Early growth conditions, phenotypic development and environmental change

Phenotypic development is the result of a complex interplay involving the organism's own genetic make-up and the environment it experiences during development. The latter encompasses not just the current environment, but also indirect, and sometimes lagged, components that result from environmental effects on its parents that are transmitted to their developing offspring in various ways and at various stages. These environmental effects can simply constrain development, for example, where poor maternal condition gives rise to poorly provisioned, low-quality offspring. However, it is also possible that environmental circumstances during development shape the offspring phenotype in such a way as to better prepare it for the environmental conditions it is most likely to encounter during its life. Studying the extent to which direct and indirect developmental responses to environmental effects are adaptive requires clear elucidation of hypotheses and careful experimental manipulations. In this paper, I outline how the different paradigms applied in this field relate to each other, the main predictions that they produce and the kinds of experimental data needed to distinguish among competing hypotheses. I focus on birds in particular, but the theories discussed are not taxon specific. Environmental influences on phenotypic development are likely to be mediated, in part at least, by endocrine systems. I examine evidence from mechanistic and functional avian studies and highlight the general areas where we lack key information.

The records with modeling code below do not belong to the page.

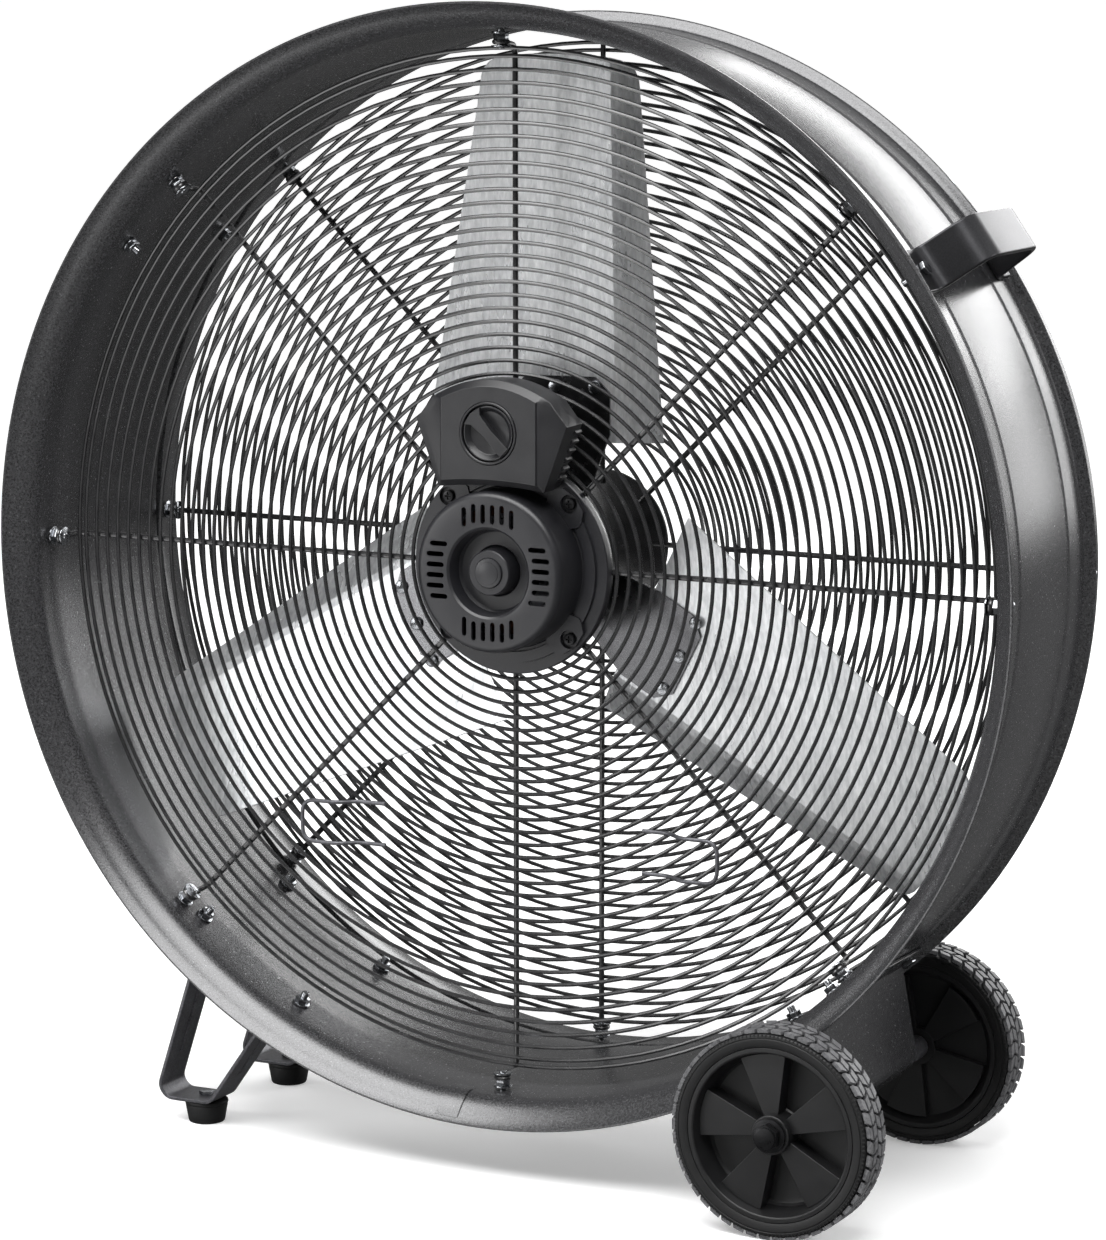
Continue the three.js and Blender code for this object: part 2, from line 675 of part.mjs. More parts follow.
function bladePlan() {
  const { tip, root: inner, leadTip, trailTip, tipCorner } = rotor;
  const edge = (x) => Math.sqrt(tip ** 2 - x ** 2);
  const angle = (x) => Math.atan2(edge(x), x);
  return new THREE.Shape()
    .moveTo(-rotor.leadRoot, inner)
    .lineTo(rotor.trailRoot, inner)
    .lineTo(trailTip, edge(trailTip) - tipCorner)
    .quadraticCurveTo(trailTip, edge(trailTip), trailTip - tipCorner, edge(trailTip - tipCorner))
    .absarc(0, 0, tip, angle(trailTip - tipCorner), angle(tipCorner - leadTip))
    .quadraticCurveTo(-leadTip, edge(leadTip), -leadTip, edge(leadTip) - tipCorner)
    .closePath();
}

function blade() {
  const fold = (rotor.foldTip + rotor.foldRoot) / 2;
  const middle = (rotor.tip + rotor.root) / 2;
  const reach = rotor.tip - middle + 20;
  const foldPlace = rotor.plane + rotor.pitch * fold;
  const section = [
    [-220, foldPlace - 220 * rotor.pitch],
    [0, foldPlace],
    [60, foldPlace + 60 * rotor.foldPitch],
  ];
  const lean = Math.atan((rotor.foldTip - rotor.foldRoot) / (rotor.tip - rotor.root));
  const level = new THREE.Matrix4().makeShear(0, 0, 0, 0, 0, rotor.pitch * Math.sin(lean));
  const sheet = bentSheet(section, rotor.sheet, -reach, reach)
    .rotateX(-Math.PI / 2)
    .applyMatrix4(level) // keeps the main panel parallel to its arm
    .rotateY(lean)
    .translate(fold, 0, middle);
  const rivets = rivet.across.map((x) => {
    const [front, back] = [-spider.sheet / 2 - gap, armToBlade + rotor.sheet / 2];
    const head = (from, to) => barY(rivet.head, from, to, 8, x, rivet.radius);
    return onArm(
      join(
        head(front - rivet.headHeight, front),
        barY(rivet.shank, front - 1, back + 1, 6, x, rivet.radius),
        head(back - 0.2, back + rivet.headHeight),
      ),
    );
  });
  return join(common(sheet, plate(bladePlan(), -90, 90)), ...rivets);
}
for (let i = 0; i < rotor.blades; i++) add(`blade_${i + 1}`, toPlace(blade(), i), sheetAluminium);

function spiderPlate() {
  const { lead, trail, reach, start, boss } = spider;
  const corner = 12;
  const shoulder = reach - 45;
  const arm = () =>
    onArm(
      cut(
        plate(
          [
            [-boss, start],
            [boss, start],
            [trail, shoulder],
            [trail, reach - corner],
            [trail - corner, reach],
            [corner - lead, reach],
            [-lead, reach - corner],
            [-lead, shoulder],
          ],
          -spider.sheet / 2,
          spider.sheet / 2,
        ),
        ...rivet.across.map((x) => barY(rivet.shank + gap, -9, 9, 8, x, rivet.radius)),
      ),
    );
  const arms = Array.from({ length: rotor.blades }, (_, i) => toPlace(arm(), i));
  const hub = barY(boss, spider.front, spider.back, 16);
  return cut(join(hub, ...arms), barY(shaft.radius + gap, spider.front - 1, spider.back + 1, 16));
}
add("hub_spider", spiderPlate(), glossBlack);
const nutFront = spider.back + gap;
add(
  "hub_nut",
  cut(
    barY(acrossFlats(hubNut.across), nutFront, nutFront + hubNut.thick, 6),
    barY(shaft.radius + gap, nutFront - 1, nutFront + hubNut.thick + 1, 16),
  ),
  zinc,
);

// Bolts through the drum: a hexagon head outside, and a flanged nut on the shank's end inside.
function strapFastener(sheet, angle, y) {
  const head = drum.radius + sheet + 2 * gap;
  const nut = drum.innerFace - gap;
  const hexagon = acrossFlats(strapBolt.across);
  return join(
    barOut(hexagon, head, head + strapBolt.headHeight, angle, y, 6),
    barOut(strapBolt.shank, nut - strapBolt.nutHeight - strapBolt.tail, head + 1, angle, y, 6),
    barOut(hexagon, nut - strapBolt.nutHeight, nut, angle, y, 6),
    barOut(strapBolt.washer, nut - 1.5, nut, angle, y),
  );
}

// Grab handles: a flat strap bent into a low arch along the drum.
for (const [side, angle] of Object.entries(handleAngles)) {
  const seat = drum.radius + gap + handle.sheet / 2;
  const top = seat + handle.height;
  const half = [
    [handle.end, seat],
    [handle.foot, seat],
    [handle.gripHalf, top],
  ];
  const line = rounded([...half, ...half.map(([y, r]) => [-y, r]).reverse()], handle.bend);
  const strap = bentSheet(line.reverse(), handle.sheet, -handle.width / 2, handle.width / 2)
    .rotateZ(Math.PI / 2)
    .rotateY(radians(90 - angle));
  const holes = [-1, 1].map((end) =>
    barOut(strapBolt.shank + gap, seat - 9, seat + 9, angle, end * handle.bolt),
  );
  add(`handle_${side}`, cut(strap, ...holes), glossBlack);
  for (const [name, end] of Object.entries(ends))
    add(`handle_bolt_${side}_${name}`, strapFastener(handle.sheet, angle, end * handle.bolt), zinc);
}

// Bent steel strip under the drum, by angles below the horizontal on one side or the other.
const seatOfStrip = drum.radius + gap + strip.sheet / 2;
const onDrum = (side, below) => polar(seatOfStrip, side > 0 ? 360 - below : 180 + below);
function bentStrip(side, low, from, to) {
  const pads = strip.padEnds.map((below) => onDrum(side, below));
  const line = rounded([...pads.slice(0, 2), ...low, ...pads.slice(2)], strip.bend);
  const sheet = bentSheet(side > 0 ? line.reverse() : line, strip.sheet, from, to);
  const boltAngles = stripBolts.map((below) => (side > 0 ? 360 - below : 180 + below));
  return { sheet, boltAngles };
}
const stripHole = (angle, y) => barOut(strapBolt.shank + gap, seatOfStrip - 9, seatOfStrip + 9, angle, y);

// The two legs, each with a rubber foot screwed under its flat.
for (const [name, end] of Object.entries(ends)) {
  const y = end * strip.along;
  const low = [
    [leg.outerX, -leg.bottom + 9],
    [leg.outerX + 7, -leg.bottom],
    [leg.innerX, -leg.bottom],
  ];
  const { sheet, boltAngles } = bentStrip(-1, low, y - strip.width / 2, y + strip.width / 2);
  const top = -leg.bottom + strip.sheet / 2 + gap;
  const underside = -leg.bottom - strip.sheet / 2 - gap;
  const screwEnd = -axisHeight + foot.seat;
  const footHole = bar(foot.shank + gap, [foot.x, y, screwEnd], [foot.x, y, top + 9], 8);
  add(`leg_${name}`, cut(sheet, ...boltAngles.map((angle) => stripHole(angle, y)), footHole), greySteel);
  const rubberFoot = new THREE.CylinderGeometry(foot.top, foot.floor, underside + axisHeight, 24)
    .rotateX(Math.PI / 2)
    .translate(foot.x, y, (underside - axisHeight) / 2);
  add(`foot_${name}`, cut(rubberFoot, footHole), rubber);
  const screw = join(
    bar(foot.shank, [foot.x, y, screwEnd + gap], [foot.x, y, top + 1], 8),
    bar(foot.head, [foot.x, y, top], [foot.x, y, top + foot.headHeight], 6),
  );
  add(`foot_screw_${name}`, screw, zinc);
  boltAngles.forEach((angle, i) =>
    add(`leg_bolt_${name}_${i + 1}`, strapFastener(strip.sheet, angle, y), zinc),
  );
}

// The wheel bracket: a bent trough with a web at each end that carries the axle.
const axlePlace = [wheel.x, wheel.radius - axisHeight];
function wheelBracket() {
  const low = [
    [bracket.outer[0], -bracket.outer[1]],
    [bracket.corner[0], -bracket.corner[1]],
  ];
  const { sheet, boltAngles } = bentStrip(1, low, -bracket.half, bracket.half);
  const [upper, lower] = [strip.padEnds[1], strip.padEnds[2]];
  const middle = onDrum(1, (upper + lower) / 2);
  const webOutline = [onDrum(1, lower), ...low.reverse(), onDrum(1, upper), middle];
  const webs = [-1, 1].map((end) => {
    const places = [end * bracket.half, end * (bracket.half - bracket.web)].sort((a, b) => a - b);
    return plate(webOutline, ...places);
  });
  const bore = barY(axle.radius + gap, -bracket.half - 9, bracket.half + 9, 16, ...axlePlace);
  const holes = boltAngles.flatMap((angle) => [-1, 1].map((end) => stripHole(angle, end * strip.along)));
  for (const [name, end] of Object.entries(ends))
    boltAngles.forEach((angle, i) =>
      add(`bracket_bolt_${name}_${i + 1}`, strapFastener(strip.sheet, angle, end * strip.along), zinc),
    );
  return cut(join(sheet, ...webs), bore, ...holes);
}
add("wheel_bracket", wheelBracket(), texturedBlack);

// The axle, and at each end a spacer, a wheel of hub and tyre, and a flanged cap nut.
const wheelMiddle = wheel.inner + wheel.width / 2;
const bossHalf = wheel.width / 2 - wheel.bossProud;
const nutSeat = wheelMiddle + bossHalf + gap + axle.washerThick;
const axleEnd = nutSeat + axle.nutThick - axle.cap - gap;
add("axle", barY(axle.radius, -axleEnd, axleEnd, 16, ...axlePlace), zinc);

function wheelHub() {
  const half = wheel.width / 2 - 1;
  const web = wheel.width / 2 - wheel.dishDepth;
  const face1 = [
    [wheel.lip, half],
    [wheel.dish, web],
    [wheel.boss, web],
    [wheel.boss, bossHalf],
    [axle.radius + gap, bossHalf],
  ];
  const face2 = face1.map(([r, y]) => [r, -y]).reverse();
  const dished = turned([[wheel.rim, -half], [wheel.rim, half], ...face1, ...face2]);
  const wedges = Array.from({ length: wheel.spokes }, (_, i) => {
    const angle = 81 + (i * 360) / wheel.spokes;
    const outline = [
      polar(wheel.boss - 2, angle - 30),
      polar(wheel.dish, angle - wheel.spokeHalfAngle),
      polar(wheel.dish, angle + wheel.spokeHalfAngle),
      polar(wheel.boss - 2, angle + 30),
    ];
    return plate(outline, -web - wheel.spokeRise, -web + 1);
  });
  return join(dished, ...wedges);
}

function tyre() {
  const half = wheel.width / 2;
  const inner = wheel.rim + gap;
  return turned([
    [wheel.radius, 3 - half],
    [wheel.radius, half - 3],
    [wheel.radius - 3, half],
    [inner, half - 1],
    [inner, 1 - half],
    [wheel.radius - 3, -half],
  ], 32);
}

const ring = (outer, from, to, sides = 16) =>
  cut(barY(outer, from, to, sides), barY(axle.radius + gap, from - 1, to + 1, 16));
for (const [name, end] of Object.entries(ends)) {
  const atEnd = (geometry, along = 0) => {
    if (end > 0) geometry.rotateZ(Math.PI);
    return geometry.translate(axlePlace[0], end * along, axlePlace[1]);
  };
  add(`wheel_hub_${name}`, atEnd(wheelHub(), wheelMiddle), mouldedBlack);
  add(`tyre_${name}`, atEnd(tyre(), wheelMiddle), rubber);
  const spacer = ring(axle.spacer, gap - wheelMiddle + bossHalf, -bracket.half - gap);
  add(`axle_spacer_${name}`, atEnd(spacer), greySteel);
  const nutEnd = nutSeat + axle.nutThick;
  const nut = join(
    barY(acrossFlats(axle.across), -nutEnd, -nutSeat, 6),
    barY(axle.washer, -nutSeat - 0.5, axle.washerThick - nutSeat, 16),
  );
  add(`axle_nut_${name}`, atEnd(cut(nut, barY(axle.radius + gap, -axleEnd - gap, 0, 16))), mouldedBlack);
}

export default root;
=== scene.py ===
import json
import math

import bmesh
import bpy
from mathutils import Matrix, Quaternion, Vector


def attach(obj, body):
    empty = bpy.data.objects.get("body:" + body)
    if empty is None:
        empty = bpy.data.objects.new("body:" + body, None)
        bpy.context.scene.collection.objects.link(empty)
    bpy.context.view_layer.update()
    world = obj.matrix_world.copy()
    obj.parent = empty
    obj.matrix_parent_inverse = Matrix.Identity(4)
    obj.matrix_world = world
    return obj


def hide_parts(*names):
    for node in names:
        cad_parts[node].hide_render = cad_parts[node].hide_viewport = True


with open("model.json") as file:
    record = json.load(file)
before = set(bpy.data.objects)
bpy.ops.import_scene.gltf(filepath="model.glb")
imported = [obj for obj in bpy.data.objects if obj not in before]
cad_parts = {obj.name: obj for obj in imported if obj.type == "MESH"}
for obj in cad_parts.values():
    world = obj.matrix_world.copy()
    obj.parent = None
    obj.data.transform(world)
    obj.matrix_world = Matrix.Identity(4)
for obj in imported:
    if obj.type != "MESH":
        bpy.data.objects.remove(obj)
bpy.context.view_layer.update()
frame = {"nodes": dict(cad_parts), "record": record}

# Shapes are drawn in millimetres from the drum's axis: x right, y to the rear, z up.
axisHeight = 471
toFrame = Matrix.Translation((0, 0, axisHeight / 1000)) @ Matrix.Scale(0.001, 4)
bodies = frame["record"]["behaviour"]["bodies"]
bodyOf = {node: body for body, nodes in bodies.items() for node in nodes}
slotOf = {part["node"]: part["material_slot"] for part in frame["record"]["subparts"]}


# Helpers.
def linearColour(hexText):
    channels = [int(hexText[i : i + 2], 16) / 255 for i in (1, 3, 5)]
    return [c / 12.92 if c <= 0.04045 else ((c + 0.055) / 1.055) ** 2.4 for c in channels] + [1]


def addNode(tree, kind, inputs=None, **settings):
    node = tree.nodes.new(kind)
    for name, value in settings.items():
        setattr(node, name, value)
    for name, value in (inputs or {}).items():
        if isinstance(value, bpy.types.NodeSocket):
            tree.links.new(value, node.inputs[name])
        else:
            node.inputs[name].default_value = value
    return node


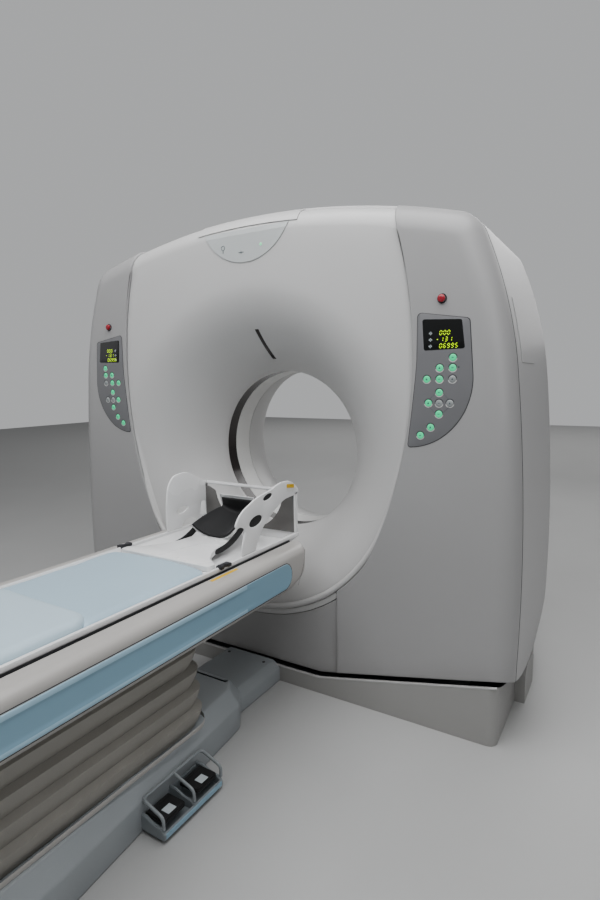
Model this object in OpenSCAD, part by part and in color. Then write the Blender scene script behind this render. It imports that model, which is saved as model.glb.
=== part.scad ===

Hormone-mediated maternal effects in birds: mechanisms matter but what do we know of them?

Over the past decade, birds have proven to be excellent models to study hormone-mediated maternal effects in an evolutionary framework. Almost all these studies focus on the function of maternal steroid hormones for offspring development, but lack of knowledge about the underlying mechanisms hampers further progress. We discuss several hypotheses concerning these mechanisms, point out their relevance for ecological and evolutionary interpretations, and review the relevant data. We first examine whether maternal hormones can accumulate in the egg independently of changes in hormone concentrations in the maternal circulation. This is important for Darwinian selection and female physiological trade-offs, and possible mechanisms for hormone accumulation in the egg, which may differ among hormones, are reviewed. Although independent regulation of plasma and yolk concentrations of hormones is conceivable, the data are as yet inconclusive for ovarian hormones. Next, we discuss embryonic utilization of maternal steroids, since enzyme and receptor systems in the embryo may have coevolved with maternal effect mechanisms in the mother. We consider dose-response relationships and action pathways of androgens and argue that these considerations may help to explain the apparent lack of interference of maternal steroids with sexual differentiation. Finally, we discuss mechanisms underlying the pleiotropic actions of maternal steroids, since linked effects may influence the coevolution of parent and offspring traits, owing to their role in the mediation of physiological trade-offs. Possible mechanisms here are interactions with other hormonal systems in the embryo. We urge endocrinologists to embark on suggested mechanistic studies and behavioural ecologists to adjust their interpretations to accommodate the current knowledge of mechanisms.